Nur die Schaffung eines globalen Bewusstseins könne die Zukunft sichern. Ursprünglich hatten die Menschen ein mythologisches Bewusstsein, im Altertum und Mittelalter ein religiöses, in der Neuzeit ein ideologisches und schließlich im 19. und 20. Jahrhundert ein psychologisches Bewusstsein, wo der Mensch seine volle individuelle Eigenständigkeit und Eigenverantwortung erkannte. Jetzt, im 21. Jahrhundert, sei es an der Zeit, eine maximale Vernetzung der eigenverantwortlichen Menschen zu erreichen. Hieß es in der Aufklärung „ich denke, daher bin ich“, so müsse es heute heißen, „ich bin vernetzt, daher bin ich“. Die neuen Kommunikationsmittel machen das in einem ungeahnten Ausmaß möglich.

Jeremy Rifkin ist in seinen Analysen erfrischend optimistisch.

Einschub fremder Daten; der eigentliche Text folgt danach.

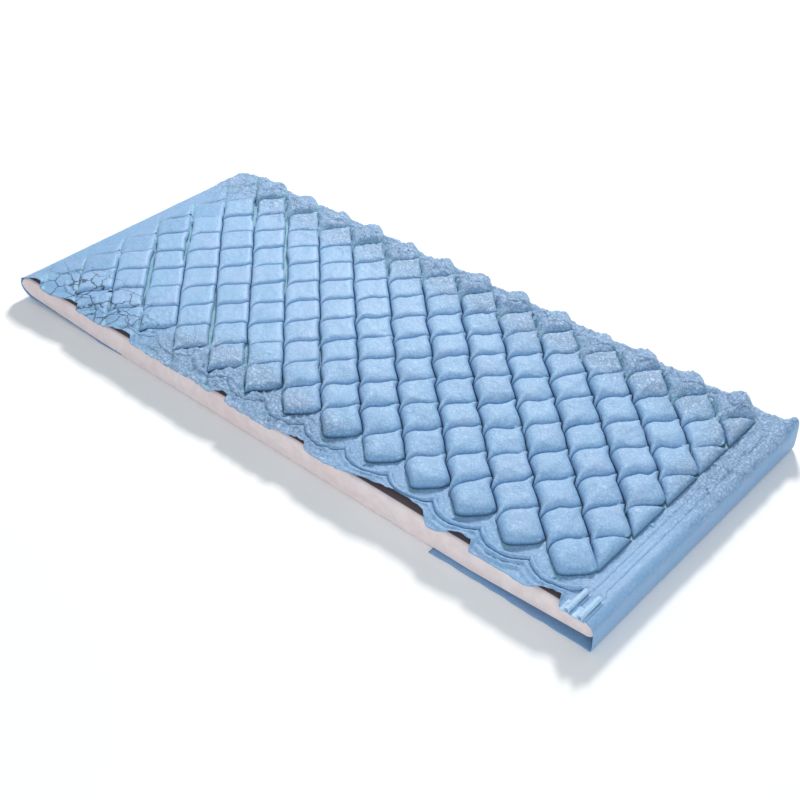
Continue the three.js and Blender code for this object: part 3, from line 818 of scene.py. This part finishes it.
def film_part(name, line, samples, nodes):
    """A part of the sheet: the side view carried across the width. Each point leaves the line along
    its normal by film_height, which fades out round the ends and under the slab. droop lets the far
    edge hang, and tip turns up the far corner at the foot."""
    x, z = line[:, 0][:, None], line[:, 1][:, None]
    normal = line_normals(line)
    side = samples[None, :]
    on_top = smooth(SLAB_TOP - 16 * MM, SLAB_TOP - 1 * MM, z)
    reach = np.where(side < 0, edge_reach(x, -1, on_top), edge_reach(x, 1, on_top))
    y = side * (FILM_SIDE + (reach - FILM_SIDE) * np.abs(side) ** 5)
    height = film_height(x, y)
    out = height * on_top
    round_end = smooth(4 * MM, 20 * MM, z) * (1 - on_top)
    out = out + round_end * 0.8 * MM * (noise(y / 0.03, z / 0.05, 61) + 1)
    droop = 10 * MM * smooth(SLAB_SIDE - 8 * MM, FILM_SIDE, y) * on_top
    tip = 30 * MM * smooth(0.965, 1.015, x) ** 2 * smooth(0.375, 0.45, y) ** 1.5 * smooth(0.02, 0.07, z)
    normal_x, normal_z = normal[:, 0][:, None], normal[:, 1][:, None]
    points = np.stack([x + normal_x * out, y, z + normal_z * out - droop + tip], -1)
    fold, _, inside = quilting(x, y)
    # the crown number follows the carried-on quilting's dome, so the sheet material paints shade in the
    # folds' valleys
    crown = np.where(inside, 0.42, 0.12 + 0.88 * fold) * on_top + 0.85 * (1 - on_top)
    share = crumple_share(x, y) * on_top
    rows, columns = crown.shape
    quads = grid_quads(rows, columns)[:, ::-1]
    piece = mesh_piece(name, points.reshape(-1, 3), quads, (), SHEET_FILM,
                       crown=crown, crumple=share, crack=crack_share(x, y) * on_top)
    thicken(piece, FILM_THICKNESS)
    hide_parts(*nodes)
    return piece


def film():
    """The pad's sheet in three parts that meet under the cells."""
    head, middle, foot = film_profile()
    wide = np.linspace(-1, 1, 221)
    edge = 1 - 0.25 * np.linspace(0, 1, 32)
    margins = np.concatenate([-edge, np.linspace(-0.75, 0.75, 27)[1:-1], edge[::-1]])
    lower = film_part("pad_sheet", middle, margins, ["lower_film"])
    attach(lower, "covered_slab")
    head_end = film_part("head_end_film", head, wide, ["head_wrap", "head_flap"])
    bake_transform(head_end)
    foot_end = film_part("foot_end_film", foot, wide, ["foot_wrap", "foot_flap"])
    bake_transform(foot_end)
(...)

Er sieht im zunehmenden Einsatz erneuerbarer Energiequellen und der neuen Kommunikationsmittel den Weg zu einer neuen industriellen Revolution, die zu Marktwirtschaft hinführt, wo nicht der aggressive Eigennutz im Vordergrund steht, sondern die Kooperation. Es wird eine neue Lebensqualität angestrebt, wo nicht die materiellen Werte des Einzelnen im Vordergrund stehen, sondern die soziale Zugehörigkeit und das Glücksempfinden. Leider verzichtet er auf die Weisheit der außereuropäischen Völker und Kulturen, auf die zukunftsfähigen Lebens- und Gesellschaftsvorstellungen der indigenen Völker, wo die Einheit von Mensch und Natur und die Gemeinschaft im Vordergrund stehen. Was der US-Ökonom für unsere westliche Zivilisation erhofft, könnte doch eine fruchtbare Verbindung mit diesen alten Kulturen eingehen.

Herbert Berger arbeitete zur Zeit der Regierung Allende als katholischer Priester in Chile. Nach der Rückkehr nach Österreich u.a. Bereichsleiter des Renner-Instituts. In zahlreichen entwicklungspolitischen Initiativen aktiv, u.a. im Vorstand der Regionalstelle Südwind Wien.